Hilo’s work is so packed with wit, personality, and verve that theres no room for conventionally fashionable art world irony or stylistic preening. Whether or not he was “trained” (or ruined, some might say) by more informed and connected masters of the craft is beside the point here. Hilu’s talent is indeed “native” and his art is all the better for it. We may label him “outsider”, and much to his benefit he truly is.
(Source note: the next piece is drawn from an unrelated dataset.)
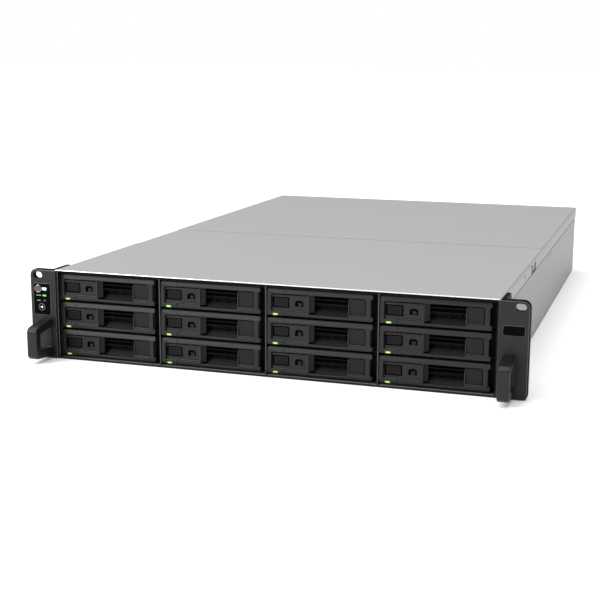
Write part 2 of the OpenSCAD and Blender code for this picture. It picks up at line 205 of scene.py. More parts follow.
def plate(
    loops: Sequence[np.ndarray],
    low: float,
    high: float,
    bevel: float = 0.0,
    plane: Plane = Plane.FRONT,
    steps: int = 2,
) -> Shell:
    """A flat plate with holes and round edges.

    Each outline is carried through the depth on a profile: a quarter circle in, the straight
    side, and a quarter circle out. The two faces are triangulated between the outlines.

    Args:
        loops: The outer outline, and then the holes'.
        low: Where the plate begins along its depth.
        high: Where the plate ends.
        bevel: Radius of the round edges.
        plane: The plane that the outlines are drawn in.
        steps: Segments in a round edge.

    Returns:
        The closed plate.
    """
    angle = np.linspace(0, np.pi / 2, steps + 1) if bevel > 0 else np.zeros(1)
    inset = bevel * (1 - np.sin(angle))
    depth = bevel * (1 - np.cos(angle))
    insets = np.concatenate([inset, inset[::-1]]) if bevel > 0 else np.zeros(2)
    depths = np.concatenate([low + depth, high - depth[::-1]]) if bevel > 0 else np.array([low, high])
    points: list[np.ndarray] = []
    faces: list[np.ndarray] = []
    first_row: list[np.ndarray] = []
    starts: list[int] = []
    count = 0
    for number, loop in enumerate(loops):
        area = np.sum(loop[:, 0] * np.roll(loop[:, 1], -1) - loop[:, 1] * np.roll(loop[:, 0], -1))
        if (area > 0) != (number == 0):
            loop = loop[::-1]
        rows = np.stack(
            [np.column_stack([offset_loop(loop, i), np.full(len(loop), d)]) for i, d in zip(insets, depths)]
        )
        faces.append(grid_faces(len(rows), len(loop), count))
        starts.append(count)
        first_row.append(rows[0])
        points.append(rows.reshape(-1, 3))
        count += rows.shape[0] * rows.shape[1]
    flat = [[Vector((x, y, 0)) for x, y, _ in row] for row in first_row]
    triangles = np.array(tessellate_polygon(flat), int)
    sizes = [len(row) for row in first_row]
    begin = np.concatenate(
        [np.full(s, a) - b for s, a, b in zip(sizes, starts, np.cumsum([0] + sizes[:-1]))]
    )
    front = triangles + begin[triangles]
    last = np.concatenate([np.full(s, s * (len(depths) - 1)) for s in sizes])
    faces += [front, (front + last[triangles])[:, ::-1]]
    local = np.vstack(points)
    placed = np.empty_like(local)
    placed[:, list(plane.value)] = local
    return Shell(placed, faces)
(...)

Nathan Hilu was born in New York City in 1926 and raised in Pittsburgh, Pennsylvania. He served in the U.S. Army from 1945–1957. In Germany he served as a prison guard at Nuremberg, attached to the 6850th Internal Security Detachment where he guarded high ranking Nazis Party members, German military servicemen, and German government officials on trial for war crimes. Following the end of World War II, he continued his military service in Japan and various bases in the United States before being honorably discharged in 1957.
After his return to civilian life, Hilu settled in New York and achieved renown as an artist reflecting his life and times. The phrase art brut, coined by Jean Dubuffet in 1922, best describes Hilu’s style — naïf, or outsider art that does not adhere to the mainstream. His 2008 series of drawings of the Nuremberg prison and its occupants are currently held at the Holocaust Resource Center Archives at Queensborough Community College, and a showcase of his work, "Nathan Hilu’s Journal: Word, Image, Memory" is currently on display at the museum of the Hebrew Union College–Jewish Institute of Religion, New York. Hilu continues to draw daily.







I was preparing a show for the Educational Alliance’s Ernest Rubenstein Gallery when the Art School’s director, Walter O’Neill, noticed my affection for the wild drawings. He suggested that if I wanted to show them, I could get in touch with the artist the same way he did – by visiting the bakeries Nathan frequented and leaving notes for him. This was quite different from trying to show the work of other artists, which usually just involved lots of emails to gallerists.
I left notes to no avail, but convinced one baker to lend me a few of the drawings Nathan had traded for cake. They were stained and sticky, like cola had been spilled on them. Many of the drawings were based on a single photograph of the owner, Rivka, as a younger woman holding a large Challah. Some had a return address label slapped onto their fronts. I used the address to write Nathan a letter. He showed up on the night of the opening with more drawings. 

From Nathan Hilu: Not An Outsider Artist by Audrey Hope






“My work is cartooning, that’s what I do,” he said. We looked at his drawings of the Bialystoker Synagogue, Shapiro’s Wine, Doughnut Plant, and a Spanish restaurant, among others. “You see, what I’m trying to show here, because this is the Lower East Side, I’m putting Jewish, Chinese, Latin all together,” he said, with a twinkle in his eye.








                                                     Nathan Hilu at his Educational Alliance exhibit.